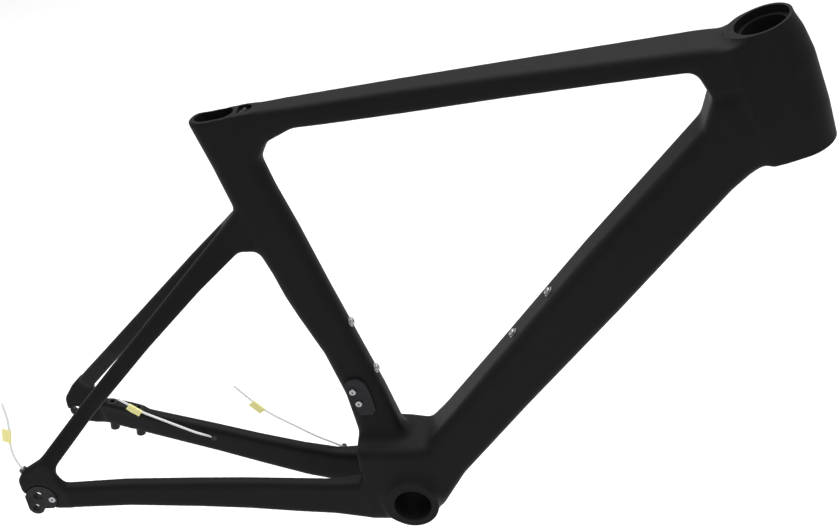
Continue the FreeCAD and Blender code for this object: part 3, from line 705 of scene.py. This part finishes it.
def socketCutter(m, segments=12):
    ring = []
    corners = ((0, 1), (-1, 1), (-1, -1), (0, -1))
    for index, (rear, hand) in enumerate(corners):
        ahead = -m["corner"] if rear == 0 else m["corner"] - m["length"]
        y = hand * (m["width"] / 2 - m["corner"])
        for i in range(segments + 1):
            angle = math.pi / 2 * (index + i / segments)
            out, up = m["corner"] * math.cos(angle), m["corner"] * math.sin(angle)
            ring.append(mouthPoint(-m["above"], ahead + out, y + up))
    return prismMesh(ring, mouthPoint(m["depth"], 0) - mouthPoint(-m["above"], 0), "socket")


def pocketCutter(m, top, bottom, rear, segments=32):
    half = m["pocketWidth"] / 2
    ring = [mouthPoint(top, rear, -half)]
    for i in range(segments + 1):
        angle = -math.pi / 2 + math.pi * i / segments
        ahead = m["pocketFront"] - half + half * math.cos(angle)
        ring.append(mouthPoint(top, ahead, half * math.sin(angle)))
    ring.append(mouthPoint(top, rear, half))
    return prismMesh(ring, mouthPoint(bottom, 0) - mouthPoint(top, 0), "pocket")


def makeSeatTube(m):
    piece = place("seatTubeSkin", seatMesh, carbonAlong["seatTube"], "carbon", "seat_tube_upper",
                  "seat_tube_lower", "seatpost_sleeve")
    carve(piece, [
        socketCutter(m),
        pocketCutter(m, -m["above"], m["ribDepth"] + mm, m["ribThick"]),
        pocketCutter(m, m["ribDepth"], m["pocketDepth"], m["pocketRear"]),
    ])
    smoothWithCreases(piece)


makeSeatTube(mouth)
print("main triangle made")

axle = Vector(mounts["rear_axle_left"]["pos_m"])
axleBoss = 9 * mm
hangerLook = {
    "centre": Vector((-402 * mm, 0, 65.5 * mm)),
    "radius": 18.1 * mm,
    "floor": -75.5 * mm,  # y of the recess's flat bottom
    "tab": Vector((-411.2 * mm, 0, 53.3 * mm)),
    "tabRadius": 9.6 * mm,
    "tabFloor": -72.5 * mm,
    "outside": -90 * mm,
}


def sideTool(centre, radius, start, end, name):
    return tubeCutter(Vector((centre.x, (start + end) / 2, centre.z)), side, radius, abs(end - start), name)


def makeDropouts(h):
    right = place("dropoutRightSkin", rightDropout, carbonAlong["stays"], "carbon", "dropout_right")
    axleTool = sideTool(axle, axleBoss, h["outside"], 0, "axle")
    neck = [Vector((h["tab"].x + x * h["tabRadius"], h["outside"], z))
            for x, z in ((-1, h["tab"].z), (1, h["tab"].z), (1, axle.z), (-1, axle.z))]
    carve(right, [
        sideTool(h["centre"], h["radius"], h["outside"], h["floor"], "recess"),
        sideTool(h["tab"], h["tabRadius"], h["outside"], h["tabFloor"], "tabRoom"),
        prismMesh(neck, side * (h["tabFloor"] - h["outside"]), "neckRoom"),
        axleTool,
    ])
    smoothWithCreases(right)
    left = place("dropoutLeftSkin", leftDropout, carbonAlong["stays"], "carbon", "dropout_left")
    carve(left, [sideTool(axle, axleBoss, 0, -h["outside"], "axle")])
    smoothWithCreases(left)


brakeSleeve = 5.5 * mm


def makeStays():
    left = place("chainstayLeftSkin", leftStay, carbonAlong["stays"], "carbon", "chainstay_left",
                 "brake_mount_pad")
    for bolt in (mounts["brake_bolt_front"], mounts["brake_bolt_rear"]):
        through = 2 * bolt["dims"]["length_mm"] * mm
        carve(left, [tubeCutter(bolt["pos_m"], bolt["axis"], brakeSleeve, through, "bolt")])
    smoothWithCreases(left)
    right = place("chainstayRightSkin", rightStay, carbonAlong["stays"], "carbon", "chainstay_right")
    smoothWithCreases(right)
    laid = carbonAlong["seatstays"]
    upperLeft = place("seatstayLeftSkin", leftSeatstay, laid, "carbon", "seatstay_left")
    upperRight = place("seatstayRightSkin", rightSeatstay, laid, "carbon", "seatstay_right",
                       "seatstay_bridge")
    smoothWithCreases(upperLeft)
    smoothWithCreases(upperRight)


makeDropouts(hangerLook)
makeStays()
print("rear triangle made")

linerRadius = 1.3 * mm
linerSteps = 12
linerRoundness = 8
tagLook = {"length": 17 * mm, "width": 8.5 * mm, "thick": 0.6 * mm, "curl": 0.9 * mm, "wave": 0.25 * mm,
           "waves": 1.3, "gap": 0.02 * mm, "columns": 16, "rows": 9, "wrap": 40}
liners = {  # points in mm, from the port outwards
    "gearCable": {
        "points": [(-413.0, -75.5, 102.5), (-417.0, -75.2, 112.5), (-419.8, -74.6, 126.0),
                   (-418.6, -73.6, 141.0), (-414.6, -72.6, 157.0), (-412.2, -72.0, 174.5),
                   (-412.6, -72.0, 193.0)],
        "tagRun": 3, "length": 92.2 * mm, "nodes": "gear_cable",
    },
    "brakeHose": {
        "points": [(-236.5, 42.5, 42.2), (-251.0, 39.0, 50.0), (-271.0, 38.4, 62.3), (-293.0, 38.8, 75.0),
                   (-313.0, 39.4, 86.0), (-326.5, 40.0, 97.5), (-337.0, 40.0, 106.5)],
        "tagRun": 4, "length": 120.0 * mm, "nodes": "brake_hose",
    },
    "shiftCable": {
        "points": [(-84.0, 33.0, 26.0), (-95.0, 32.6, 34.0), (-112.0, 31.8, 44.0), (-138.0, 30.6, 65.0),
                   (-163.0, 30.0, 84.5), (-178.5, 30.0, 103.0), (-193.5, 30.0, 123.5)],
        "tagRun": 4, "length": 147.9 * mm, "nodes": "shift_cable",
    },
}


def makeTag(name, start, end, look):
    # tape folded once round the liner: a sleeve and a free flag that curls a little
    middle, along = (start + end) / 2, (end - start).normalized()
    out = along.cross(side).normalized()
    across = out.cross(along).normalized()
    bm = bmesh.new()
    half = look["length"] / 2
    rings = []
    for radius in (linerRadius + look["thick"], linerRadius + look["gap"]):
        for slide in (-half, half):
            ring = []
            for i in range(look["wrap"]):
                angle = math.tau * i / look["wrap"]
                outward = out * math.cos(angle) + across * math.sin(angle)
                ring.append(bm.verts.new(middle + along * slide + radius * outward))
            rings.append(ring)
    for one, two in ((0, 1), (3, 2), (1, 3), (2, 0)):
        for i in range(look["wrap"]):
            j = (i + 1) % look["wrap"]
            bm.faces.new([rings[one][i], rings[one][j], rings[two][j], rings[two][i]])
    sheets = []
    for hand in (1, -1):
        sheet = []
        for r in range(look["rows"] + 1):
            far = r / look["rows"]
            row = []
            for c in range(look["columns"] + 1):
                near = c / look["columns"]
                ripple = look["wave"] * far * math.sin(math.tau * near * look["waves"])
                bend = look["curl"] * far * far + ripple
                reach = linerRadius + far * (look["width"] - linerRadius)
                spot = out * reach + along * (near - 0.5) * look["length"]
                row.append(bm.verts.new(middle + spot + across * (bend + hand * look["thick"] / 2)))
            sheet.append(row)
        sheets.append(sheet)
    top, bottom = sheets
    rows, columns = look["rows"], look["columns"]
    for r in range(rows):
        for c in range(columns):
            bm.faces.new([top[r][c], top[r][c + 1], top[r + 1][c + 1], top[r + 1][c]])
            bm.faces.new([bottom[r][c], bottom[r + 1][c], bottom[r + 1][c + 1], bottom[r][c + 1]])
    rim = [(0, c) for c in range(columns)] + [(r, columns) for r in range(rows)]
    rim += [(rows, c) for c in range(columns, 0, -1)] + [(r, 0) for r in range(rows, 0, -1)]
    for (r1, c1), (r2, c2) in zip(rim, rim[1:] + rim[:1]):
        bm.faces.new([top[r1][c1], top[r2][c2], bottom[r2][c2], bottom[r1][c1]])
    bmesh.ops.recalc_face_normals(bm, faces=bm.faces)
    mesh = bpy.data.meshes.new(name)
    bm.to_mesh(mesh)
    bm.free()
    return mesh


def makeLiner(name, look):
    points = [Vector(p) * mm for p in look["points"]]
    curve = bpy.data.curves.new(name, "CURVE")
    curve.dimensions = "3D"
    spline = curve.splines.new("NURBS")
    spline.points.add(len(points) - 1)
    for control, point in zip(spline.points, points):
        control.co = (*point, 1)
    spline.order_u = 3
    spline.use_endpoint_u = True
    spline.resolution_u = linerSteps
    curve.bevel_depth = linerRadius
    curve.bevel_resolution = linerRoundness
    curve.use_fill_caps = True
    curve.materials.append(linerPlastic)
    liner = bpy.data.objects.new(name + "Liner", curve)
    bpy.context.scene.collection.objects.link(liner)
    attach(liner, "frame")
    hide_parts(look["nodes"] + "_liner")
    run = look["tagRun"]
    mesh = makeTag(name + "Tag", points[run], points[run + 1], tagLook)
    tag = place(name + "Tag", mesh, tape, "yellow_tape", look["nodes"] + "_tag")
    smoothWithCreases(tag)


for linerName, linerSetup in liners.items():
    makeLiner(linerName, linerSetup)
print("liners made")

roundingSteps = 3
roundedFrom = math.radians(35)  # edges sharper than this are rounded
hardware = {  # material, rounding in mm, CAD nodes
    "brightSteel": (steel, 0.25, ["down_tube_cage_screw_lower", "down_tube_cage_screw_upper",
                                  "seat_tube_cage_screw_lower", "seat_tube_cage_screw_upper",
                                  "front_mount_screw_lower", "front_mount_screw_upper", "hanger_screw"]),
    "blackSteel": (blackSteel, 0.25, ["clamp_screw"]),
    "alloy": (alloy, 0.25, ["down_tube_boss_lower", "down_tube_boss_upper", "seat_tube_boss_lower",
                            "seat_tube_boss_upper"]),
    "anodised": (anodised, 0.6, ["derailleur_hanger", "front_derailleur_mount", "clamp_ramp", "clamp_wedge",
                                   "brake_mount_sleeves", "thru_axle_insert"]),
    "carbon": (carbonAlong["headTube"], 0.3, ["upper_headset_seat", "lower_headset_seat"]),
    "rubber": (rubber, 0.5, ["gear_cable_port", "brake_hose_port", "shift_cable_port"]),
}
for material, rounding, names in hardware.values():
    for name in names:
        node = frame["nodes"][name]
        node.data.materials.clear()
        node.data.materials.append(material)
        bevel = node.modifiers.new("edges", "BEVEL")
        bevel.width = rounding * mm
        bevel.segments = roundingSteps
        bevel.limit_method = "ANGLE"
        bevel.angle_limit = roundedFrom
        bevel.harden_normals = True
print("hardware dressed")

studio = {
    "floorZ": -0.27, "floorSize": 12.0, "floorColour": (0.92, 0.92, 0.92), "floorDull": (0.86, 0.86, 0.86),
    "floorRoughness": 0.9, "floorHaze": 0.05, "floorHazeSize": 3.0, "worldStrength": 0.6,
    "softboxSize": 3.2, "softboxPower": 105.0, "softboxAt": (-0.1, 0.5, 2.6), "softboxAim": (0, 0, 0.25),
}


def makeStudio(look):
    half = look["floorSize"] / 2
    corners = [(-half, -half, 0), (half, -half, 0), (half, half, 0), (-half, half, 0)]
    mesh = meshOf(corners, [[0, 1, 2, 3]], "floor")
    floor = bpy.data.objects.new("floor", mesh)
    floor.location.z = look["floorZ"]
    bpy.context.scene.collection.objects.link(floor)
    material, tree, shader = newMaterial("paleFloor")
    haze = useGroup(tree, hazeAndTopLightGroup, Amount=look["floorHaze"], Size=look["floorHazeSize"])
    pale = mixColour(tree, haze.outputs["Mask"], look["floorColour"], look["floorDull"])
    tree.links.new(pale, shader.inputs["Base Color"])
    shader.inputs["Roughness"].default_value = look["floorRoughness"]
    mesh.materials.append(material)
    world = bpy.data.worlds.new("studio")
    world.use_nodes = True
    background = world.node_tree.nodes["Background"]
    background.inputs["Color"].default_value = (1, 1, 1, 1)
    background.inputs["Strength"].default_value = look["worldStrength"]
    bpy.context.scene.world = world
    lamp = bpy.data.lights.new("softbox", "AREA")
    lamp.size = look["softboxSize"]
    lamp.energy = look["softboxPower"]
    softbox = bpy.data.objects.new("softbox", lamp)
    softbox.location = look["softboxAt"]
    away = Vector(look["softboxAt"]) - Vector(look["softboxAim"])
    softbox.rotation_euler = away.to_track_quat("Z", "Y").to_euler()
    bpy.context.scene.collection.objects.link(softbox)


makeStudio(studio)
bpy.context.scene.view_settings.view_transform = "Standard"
= = = =
Filter out all lines lacking the word "frame" and copy the rest.

→ RESPONSE TO THE TASK
    attach(liner, "frame")
        node = frame["nodes"][name]